For a while there, it seemed like the only way to bring a TV show back into dedicated fans’ lives is if it moved over to the big screen. The solution still happens on occasion; folks are still gobsmacked that the people behind the short-lived teen drama “Veronica Mars” rounded up enough money on Kickstarter to drop a movie sequel in theaters last year.

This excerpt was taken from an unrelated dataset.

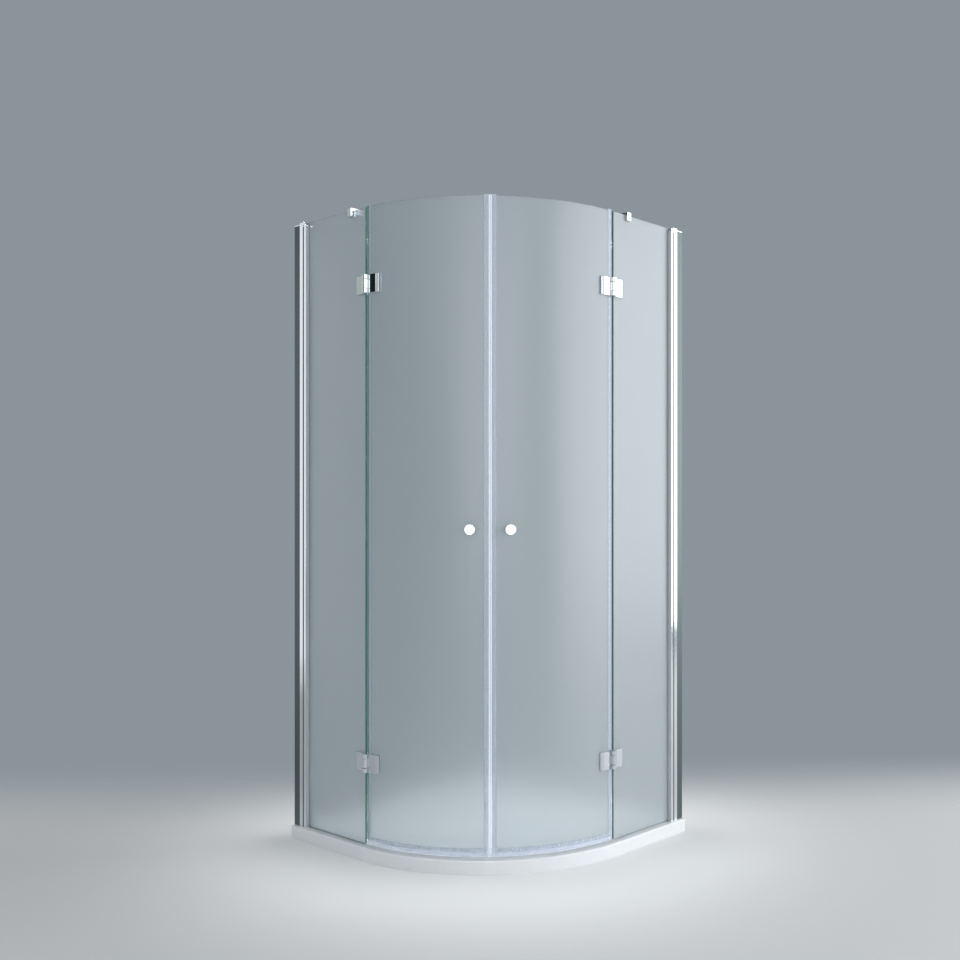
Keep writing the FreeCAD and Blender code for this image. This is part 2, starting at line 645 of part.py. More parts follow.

Demanding, loyal fans are a major contributing factor in networks and streaming sites reviving shows, along with new, fresh audiences who were too young or weren’t even around when the shows first hit. In a Vice.com piece on the return of “Peaks,” Dave Schilling wrote, “This revival signals that TV audiences and studios are ready for anything, that no matter how much goodwill is wasted by a show, it can still come back if enough people truly care about it.”
“It makes sense to bring something like ‘Twin Peaks’ back, because that has a really devoted audience who wants to see where the story is going,” says William Fonvielle, a Raleigh entertainment blogger whose work can be read at Filmvielle.blogspot.com. While he wouldn’t mind seeing what’s been happening in that creepy, Pacific Northwest town since it got the heave-ho in 1991, he doesn’t think this revival is going to tarnish or enrich the original.
“Whether you go out on your own terms or you get canceled early, then the show you had is the show you had,” he says. “And I think if it even has a very open-ended ending, it can still survive and stand on its own. Like, a show like ‘Deadwood’ or ‘Freaks and Geeks’ had very abrupt endings. But it still works as a work of art, I believe. I don’t think that coming back to create your own goodbye devalues maybe what came before. But I don’t think it adds anything either.”
While I wouldn’t mind seeing some acclaimed, abruptly canceled shows get back together for another season, (Fonvielle and I are both waiting for the inevitable “Freaks and Geeks” revival), some shows deserve to rest in peace. All I’m saying is, if I hear of a “Two and a Half Men” reboot years from now, I think we should all get together and set CBS ablaze!